Take a read of this; http://www.esdsystems.com/whitepapers/wp_humidity.html

You can use items such as humidifiers and dehumidifiers to keep the room at a stable humidity. The ideal levels of humidity for proper computer operation is between 40-60%. 

Nick.


----------



## crazijoe

This is very interesting. I do remember a place I worked at, they put a PC in the warehouse to replace a dumbterminal. Well in the winter time, when the temp dropped below freezing, the computer would not boot up. I was suspection a frozen HDD because the POST would stall at detecting IDE devices. But when the temp warmed up the computer would boot up fine. 

One must take caution when moving a computer to different rooms with such a large temp variances. If you move a computer from a cold climate to a warm climate quickly, condensation will form on the cold components and may damage it.


----------



## TheMatt

Additionally, the stress of the rapid expansion and contraction of components will overall reduce the lifetime. The biggest stress you can put your computer through is simply doing a cold boot because all the components are rapidly heating up.


----------



## seriously

yeah, forgot to mention i'm in melbourne, australia. we're in the middle of winter here.

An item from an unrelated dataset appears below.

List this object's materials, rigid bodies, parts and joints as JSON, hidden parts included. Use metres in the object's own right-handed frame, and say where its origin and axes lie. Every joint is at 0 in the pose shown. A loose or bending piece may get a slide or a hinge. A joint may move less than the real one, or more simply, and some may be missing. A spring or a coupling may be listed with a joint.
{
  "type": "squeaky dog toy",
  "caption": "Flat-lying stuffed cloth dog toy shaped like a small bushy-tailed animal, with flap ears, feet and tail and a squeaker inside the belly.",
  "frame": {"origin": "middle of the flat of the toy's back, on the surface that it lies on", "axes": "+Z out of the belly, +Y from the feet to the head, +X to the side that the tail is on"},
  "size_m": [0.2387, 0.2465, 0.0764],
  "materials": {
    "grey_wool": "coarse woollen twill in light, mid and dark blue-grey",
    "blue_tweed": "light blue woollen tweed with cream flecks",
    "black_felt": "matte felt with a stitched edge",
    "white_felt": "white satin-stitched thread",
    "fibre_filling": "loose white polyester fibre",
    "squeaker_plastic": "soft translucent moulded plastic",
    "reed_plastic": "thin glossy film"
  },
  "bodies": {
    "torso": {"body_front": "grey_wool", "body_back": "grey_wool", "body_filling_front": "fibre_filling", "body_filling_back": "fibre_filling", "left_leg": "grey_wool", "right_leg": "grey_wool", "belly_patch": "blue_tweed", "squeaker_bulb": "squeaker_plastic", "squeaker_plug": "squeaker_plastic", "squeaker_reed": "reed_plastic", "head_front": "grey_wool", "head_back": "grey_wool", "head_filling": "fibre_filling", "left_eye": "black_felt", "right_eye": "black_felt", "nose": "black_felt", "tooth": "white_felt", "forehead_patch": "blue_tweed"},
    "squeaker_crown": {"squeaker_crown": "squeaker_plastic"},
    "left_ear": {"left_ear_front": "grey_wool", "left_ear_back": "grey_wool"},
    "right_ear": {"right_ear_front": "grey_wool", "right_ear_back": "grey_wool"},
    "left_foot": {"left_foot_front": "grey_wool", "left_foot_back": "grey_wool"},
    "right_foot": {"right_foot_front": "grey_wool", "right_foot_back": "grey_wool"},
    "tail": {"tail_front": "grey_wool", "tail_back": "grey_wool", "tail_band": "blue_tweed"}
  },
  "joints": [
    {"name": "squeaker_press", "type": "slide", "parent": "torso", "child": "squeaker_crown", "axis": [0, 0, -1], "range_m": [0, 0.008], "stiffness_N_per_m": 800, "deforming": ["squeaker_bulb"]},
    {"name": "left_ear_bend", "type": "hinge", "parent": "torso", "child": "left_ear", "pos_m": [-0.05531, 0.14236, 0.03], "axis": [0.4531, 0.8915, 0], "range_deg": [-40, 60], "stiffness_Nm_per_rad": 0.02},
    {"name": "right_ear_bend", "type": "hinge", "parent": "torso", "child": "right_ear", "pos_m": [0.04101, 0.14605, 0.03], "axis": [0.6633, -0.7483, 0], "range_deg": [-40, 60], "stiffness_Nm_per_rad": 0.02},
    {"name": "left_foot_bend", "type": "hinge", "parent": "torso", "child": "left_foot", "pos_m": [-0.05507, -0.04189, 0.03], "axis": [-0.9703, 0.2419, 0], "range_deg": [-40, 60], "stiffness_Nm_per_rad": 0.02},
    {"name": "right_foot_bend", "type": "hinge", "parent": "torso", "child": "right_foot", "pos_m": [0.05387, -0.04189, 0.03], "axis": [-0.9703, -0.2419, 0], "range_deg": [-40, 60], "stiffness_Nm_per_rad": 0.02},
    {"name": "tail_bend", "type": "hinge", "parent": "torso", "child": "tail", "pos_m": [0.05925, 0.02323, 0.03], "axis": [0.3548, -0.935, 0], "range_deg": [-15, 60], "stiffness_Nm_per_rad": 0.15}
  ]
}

i've been here 20 yrs and the temp in the metro never fall below zero degree c so far. (that's 32 degree farenheit.)

i've done some googling and found most computers rated their min op temp at zero degree c. a couple at 5 degree c, and the shocker is one apparently from ibm, at 10 degree c!? so i suppose it's no surprise this machine won't boot up at 5 degree c?

have no idea what the humidity was. but after what you guys said, i think the condensation and stress issues might be the biggest problems eh? wonder what happened to the computer that they just replaced?


----------